## Your task
Scan the lines and state how many carry "bodies". Leave out everything but the number.

## Source excerpt
___
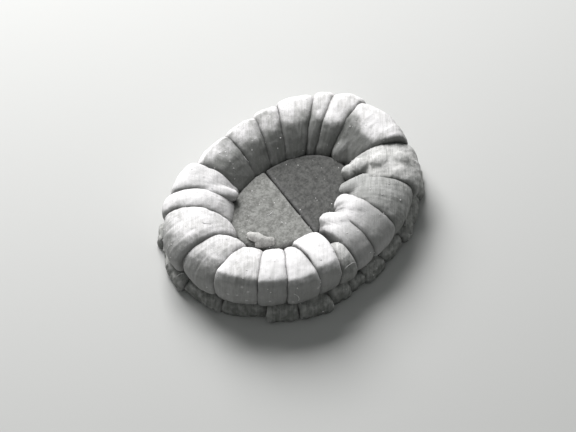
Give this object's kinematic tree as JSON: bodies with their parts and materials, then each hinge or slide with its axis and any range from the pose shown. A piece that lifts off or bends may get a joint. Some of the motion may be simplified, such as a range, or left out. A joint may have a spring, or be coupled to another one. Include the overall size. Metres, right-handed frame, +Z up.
{
  "type": "fossil coccolith",
  "caption": "Oval calcite coccolith plate, hugely enlarged: two stacked rings of plump crystals round a sunken floor of two plates. Rests flat as a display or scatter piece.",
  "frame": {"origin": "on the ground plane, under the middle of the bounding box", "axes": "+X along the plate's long axis, +Y across it, +Z up out of the basin"},
  "size_m": [0.0978, 0.0742, 0.0208],
  "materials": {
    "crown_calcite": "matte",
    "flange_calcite": "matte",
    "left_plate_calcite": "matte",
    "right_plate_calcite": "matte",
    "lath_calcite": "matte"
  },
  "bodies": {
    "root": {"crown_01": "crown_calcite", "crown_02": "crown_calcite", "crown_03": "crown_calcite", "crown_04": "crown_calcite", "crown_05": "crown_calcite", "crown_06": "crown_calcite", "crown_07": "crown_calcite", "crown_08": "crown_calcite", "crown_09": "crown_calcite", "crown_10": "crown_calcite", "crown_11": "crown_calcite", "crown_12": "crown_calcite", "crown_13": "crown_calcite", "crown_14": "crown_calcite", "crown_15": "crown_calcite", "crown_16": "crown_calcite", "crown_17": "crown_calcite", "crown_18": "crown_calcite", "crown_19": "crown_calcite", "crown_20": "crown_calcite", "flange_01": "flange_calcite", "flange_02": "flange_calcite", "flange_03": "flange_calcite", "flange_04": "flange_calcite", "flange_05": "flange_calcite", "flange_06": "flange_calcite", "flange_07": "flange_calcite", "flange_08": "flange_calcite", "flange_09": "flange_calcite", "flange_10": "flange_calcite", "flange_11": "flange_calcite", "flange_12": "flange_calcite", "flange_13": "flange_calcite", "flange_14": "flange_calcite", "flange_15": "flange_calcite", "flange_16": "flange_calcite", "flange_17": "flange_calcite", "flange_18": "flange_calcite", "flange_19": "flange_calcite", "flange_20": "flange_calcite", "plate_left": "left_plate_calcite", "plate_right": "right_plate_calcite", "lath": "lath_calcite"}
  },
  "joints": []
}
___
## Reply to the task
2